Suatu hari yang tak cerah
Di dalam rumah yang gerah
Seorang anak yang lugu
Sedang diwejang ayah-ibunya yang lugu

Ayahnya berkata:
Anakku,
Kau sudah pernah menjadi anak kecil
Janganlah kau nanti menjadi orang kecil!

“Orang kecil kecil perannya kecil perolehannya,” tambah si ibu
“Ya,” lanjut ayahnya
Orang kecil sangat kecil bagiannya, anak kecil masih mendingan
Rengek Ayah dan Ibu berganti-ganti menasehati:

“Ingat, jangan sampai jadi orang kecil
Orang kecil bila ikhlas diperas
Jika diam ditikam
Jika protes dikentes
Jika usil dibedil,”

“Orang kecil jika hidup dipersoalkan
Jika mati tak dipersoalkannya, didengarkan

Suaranya diperhitungkan
Orang kecil tak boleh memperdengarkan rengekan
Suaranya tak suara,”

Sang Ibu wanti-wanti:
“Betul jangan sekali-kali jadi orang kecil
Orang kecil bila jujur ditipu
Jika menipu dijur
Jika bekerja digangguin
Jika mengganggu dikerjain,”

“Lebih baik jadi orang besar
Bagiannya selalu besar.”
“Orang besar jujur-tak jujur makmur
Benar-tak benar dibenarkan
Lalim-tak lalim dibiarkan.”

“Orang besar boleh bicara semaunya
Orang kecil paling jauh dibicarakannya saja.”

“Orang kecil jujur dibilang tolol
Orang besar tolol dibilang jujur
Orang kecil berani dikata kurangajar
Orang besar kurang ajar dibilang berani.”
“Orang kecil mempertahankan hak disebut pembikin onar
Orang besar merampas hak disebut pendekar.”

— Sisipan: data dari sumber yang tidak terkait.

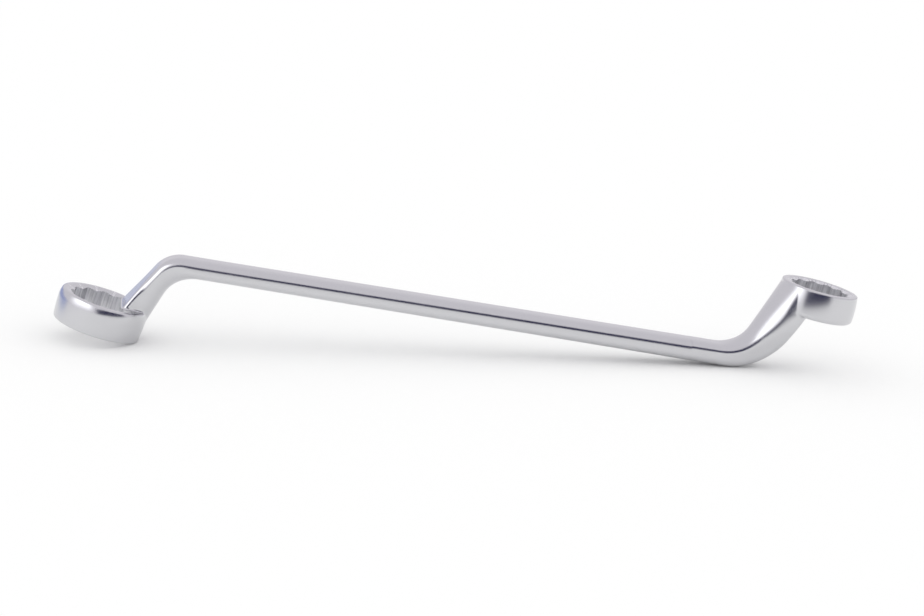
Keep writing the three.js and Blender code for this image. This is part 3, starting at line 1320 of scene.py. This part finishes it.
@dataclass(frozen=True)
class View:
    """Camera of the photograph, in the frame of the record.

    Attributes:
        distance: Distance from the camera to where it aims, in metres.
        lens: Focal length, in millimetres.
        sensor: Width of the sensor.
        aim: Place that it aims at.
        right: Direction of the picture's right.
        up: Direction of the picture's top.
        shift: Shift of the lens, as shares of the sensor's width.
        clip: Nearest and farthest distance that it sees.
    """

    distance: float = 1.1565
    lens: float = 101.1
    sensor: float = 36.0
    aim: tuple[float, float, float] = (0.000831, 0.0, 0.019359)
    right: tuple[float, float, float] = (0.9901, -0.1192, 0.0740)
    up: tuple[float, float, float] = (-0.0434, 0.2410, 0.9696)
    shift: tuple[float, float] = (-0.00158, 0.00356)
    clip: tuple[float, float] = (0.01, 20.0)

    def build(self) -> bpy.types.Object:
        """Places the camera and makes it the scene's own.

        Returns:
            The camera.
        """
        data = bpy.data.cameras.new("view")
        data.lens = self.lens
        data.sensor_width = self.sensor
        data.shift_x, data.shift_y = self.shift
        data.clip_start, data.clip_end = self.clip
        camera = new_object("view", data)
        right = Vector(self.right).normalized()
        back = right.cross(Vector(self.up)).normalized()
        up = back.cross(right)
        turn = Matrix((right, up, back)).transposed()
        camera.matrix_world = Matrix.Translation(Vector(self.aim) + back * self.distance) @ turn.to_4x4()
        bpy.context.scene.camera = camera
        return camera


@dataclass(frozen=True)
class Card:
    """An upright soft-edged card beside the tool, which only mirrored light sees.

    Attributes:
        name: Name of the card.
        left: Place of its left end on the floor, in metres, as seen from the tool.
        right: Place of its right end.
        low: Height of its lower edge.
        high: Height of its upper edge.
        soft: Share of its width and height that its edges fade over.
        colour: Light that it sends, where 1 is white.
    """

    MIDDLE: ClassVar[float] = 0.5

    name: str
    left: tuple[float, float]
    right: tuple[float, float]
    low: float
    high: float
    soft: float
    colour: COLOUR

    def build(self) -> bpy.types.Object:
        """Stands the card up and hides it from all rays but mirrored ones.

        Returns:
            The card.
        """
        ends = (self.left, self.right, self.right, self.left)
        heights = (self.low, self.low, self.high, self.high)
        mesh = quad(self.name, [(*end, height) for end, height in zip(ends, heights)])
        layer = mesh.uv_layers.new(name="card")
        for loop, corner in zip(layer.data, ((0, 0), (1, 0), (1, 1), (0, 1))):
            loop.uv = corner
        material = bpy.data.materials.new(self.name)
        material.use_nodes = True
        graph = Graph(material.node_tree)
        across, up, _ = graph.split(graph.make("ShaderNodeTexCoord", None, "UV"))
        half = self.MIDDLE - self.soft / 2
        shown = across.window(self.MIDDLE, half, self.soft) * up.window(self.MIDDLE, half, self.soft)
        light = graph.make("ShaderNodeEmission", {"Color": self.colour, "Strength": 1.0})
        clear = graph.make("ShaderNodeBsdfTransparent")
        shader = graph.make("ShaderNodeMixShader", {0: shown, 1: clear, 2: light})
        graph.node("ShaderNodeOutputMaterial", None, {"Surface": shader})
        mesh.materials.append(material)
        made = new_object(self.name, mesh)
        made.visible_camera = False
        made.visible_diffuse = False
        made.visible_shadow = False
        made.visible_transmission = False
        return made


@dataclass(frozen=True)
class Studio:
    """Pale floor and soft white light, with the few things that the chrome mirrors.

    Attributes:
        floor_size: Width of the floor, in metres.
        walls: Light that mirrored rays see round the tool.
        white: Light that all other rays see.
        floor_colour: Colour of the floor under scattered light.
        floor_roughness: Roughness of the floor.
        cards: Cards that mirrored rays see.
    """

    floor_size: float = 16.0
    walls: COLOUR = (0.84, 0.82, 0.86, 1.0)
    white: COLOUR = (1.0, 1.0, 1.0, 1.0)
    floor_colour: COLOUR = (0.8, 0.8, 0.8, 1.0)
    floor_roughness: float = 0.9
    cards: tuple[Card, ...] = (
        Card("dark_card", (-0.26, -0.345), (0.30, -0.235), 0.004, 0.17, 0.13, (0.0, 0.0, 0.05, 1.0)),
        Card("soft_box", (-0.43, 0.03), (-0.25, -0.34), 0.0, 0.46, 0.36, (2.1, 2.1, 2.15, 1.0)),
        Card("blue_card", (-0.14, 0.20), (-0.42, 0.01), 0.0, 0.06, 0.3, (0.40, 0.46, 0.74, 1.0)),
    )

    def floor(self) -> bpy.types.Object:
        """Lays the floor under the tool.

        Returns:
            The floor.
        """
        half = self.floor_size / 2
        mesh = quad("floor", [(-half, -half, 0), (half, -half, 0), (half, half, 0), (-half, half, 0)])
        made = new_object("floor", mesh)
        material = bpy.data.materials.new("pale_floor")
        material.use_nodes = True
        graph = Graph(material.node_tree)
        path = graph.node("ShaderNodeLightPath")
        seen = (graph.out(path, "Is Camera Ray") + graph.out(path, "Is Glossy Ray")).clamp()
        colour = graph.mix(seen, self.floor_colour, self.white)
        looks = {"Base Color": colour, "Roughness": self.floor_roughness, "Specular IOR Level": 0.0}
        shader = graph.make("ShaderNodeBsdfPrincipled", looks, "BSDF")
        graph.node("ShaderNodeOutputMaterial", None, {"Surface": shader})
        mesh.materials.append(material)
        return made

    def world(self) -> None:
        """Surrounds the tool with white light; mirrored light sees the walls instead."""
        world = bpy.data.worlds.new("studio")
        bpy.context.scene.world = world
        world.use_nodes = True
        graph = Graph(world.node_tree)
        mirrored = graph.out(graph.node("ShaderNodeLightPath"), "Is Glossy Ray")
        around = graph.mix(mirrored, self.white, self.walls)
        shader = graph.make("ShaderNodeBackground", {"Color": around, "Strength": 1.0})
        graph.node("ShaderNodeOutputWorld", None, {"Surface": shader})

    def build(self) -> None:
        """Builds floor and light and sets the view transform."""
        self.floor()
        self.world()
        for card in self.cards:
            card.build()
        bpy.context.scene.view_settings.view_transform = "Standard"


def settle(piece: bpy.types.Object, node: str) -> None:
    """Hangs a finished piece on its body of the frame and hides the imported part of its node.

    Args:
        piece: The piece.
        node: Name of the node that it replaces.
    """
    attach(piece, BodyName.FORGING.value)
    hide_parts(node)
    LOG.info("%s: %d faces", piece.name, len(piece.data.polygons))


def main() -> None:
    """Builds the camera, the studio and the three zones of the forging."""
    logging.basicConfig(level=logging.INFO, format="%(name)s: %(message)s")
    View().build()
    Studio().build()
    finish = SatinChrome()
    for sizes in (LARGE, SMALL):
        settle(RingHead(sizes, finish).build(), sizes.node)
    shank = Shank(Forging(LARGE).end_x, -Forging(SMALL).end_x, finish).build()
    settle(shank, "shank")


if __name__ == "__main__":
    main()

Si anak terus diam tak berkata-kata
Namun dalam dirinya bertanya-tanya:
“Anak kecil bisa menjadi besar
Tapi mungkinkah orang kecil
Menjadi orang besar?”

Besok entah sampai kapan
si anak terus mencoret-coret
dinding kalbunya sendiri:
“Orang kecil??? Orang besar!!!”

Dirgahayu Indonesia 70 tahun. Merdeka!!